Treating PRD as Immutable

"The PRD is locked, no changes allowed." Result: Ignoring new information, rigid planning

Correct Approach

  • Use scale-adaptive planning (right depth for complexity)
  • Involve stakeholders in review
  • Iterate as you learn
  • Keep planning docs living and updated
  • Use correct-course for significant changes


Troubleshooting

Q: Which workflow should I run first? A: Run workflow-init. It analyzes your project and routes to the right planning workflow.

Q: Do I always need a PRD? A: No. Simple changes use tech-spec (Quick Flow). Only BMad Method and Enterprise tracks create PRDs.

Q: Can I skip Phase 3 (Solutioning)? A: Yes for Quick Flow. Optional for BMad Method (simple projects). Required for BMad Method (complex projects) and Enterprise.

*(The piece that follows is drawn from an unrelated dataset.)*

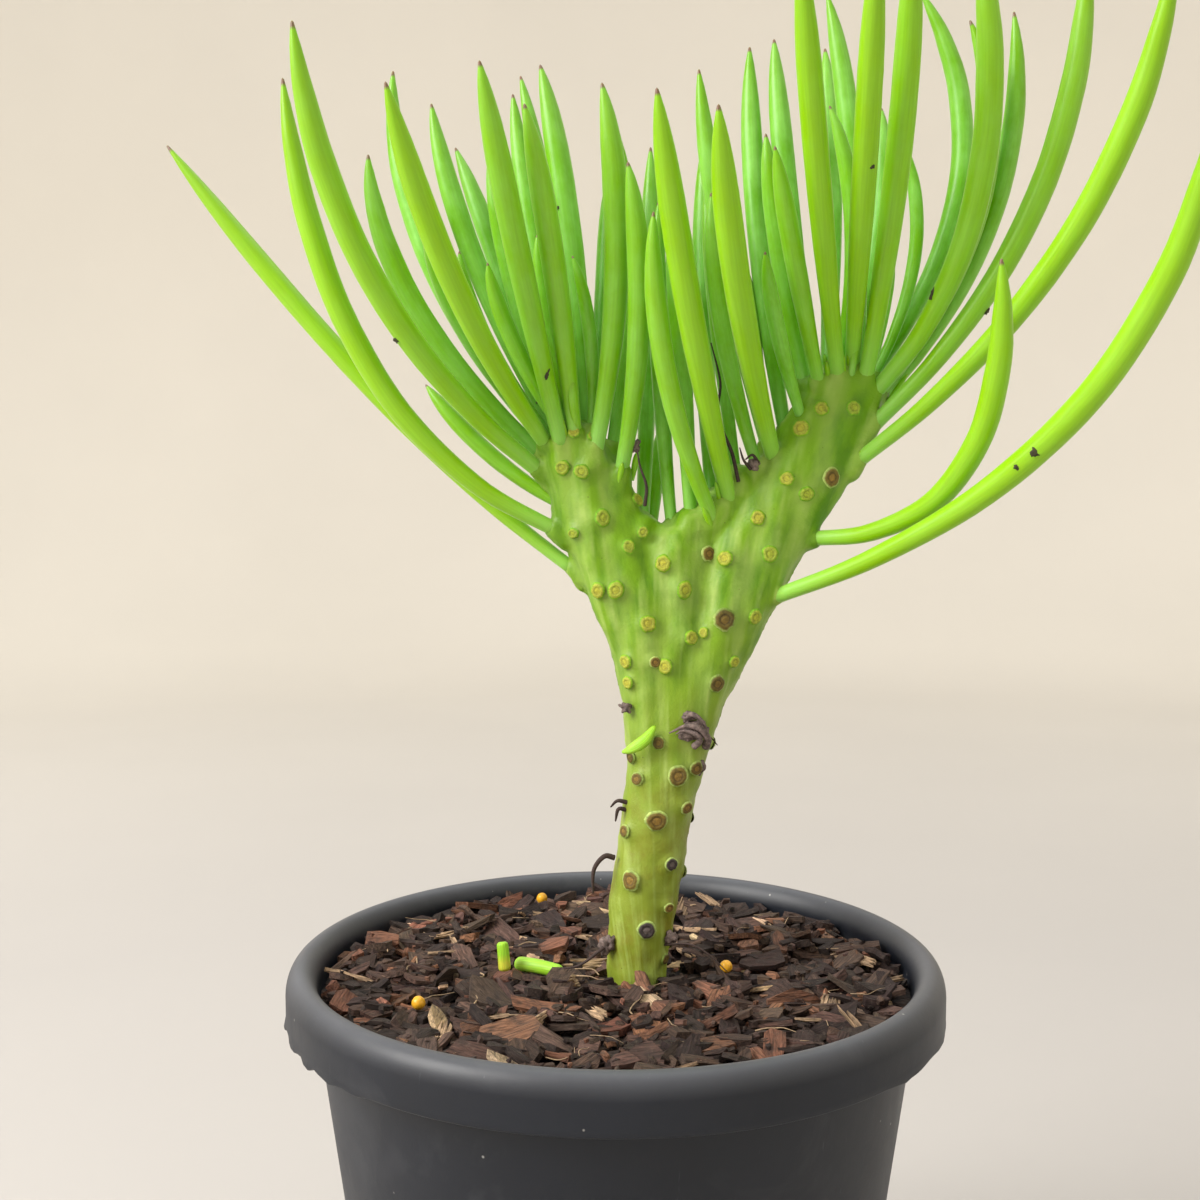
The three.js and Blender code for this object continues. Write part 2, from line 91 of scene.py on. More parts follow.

Q: How do I know which track to choose? A: Use workflow-init - it recommends based on your description. Story counts are guidance, not definitions.

Q: What if requirements change mid-project? A: Run correct-course workflow. It analyzes impact and updates planning artifacts.

Q: Do brownfield projects need architecture? A: Recommended! Architecture distills massive codebase into focused solution design for your specific project.

Q: When do I run create-epics-and-stories? A: In Phase 3 (Solutioning), after architecture is complete.

Q: Should I use product-brief before PRD? A: Optional but recommended for greenfield. Helps strategic thinking. workflow-init offers it based on context.


Phase 2 Planning - Scale-adaptive requirements for every project.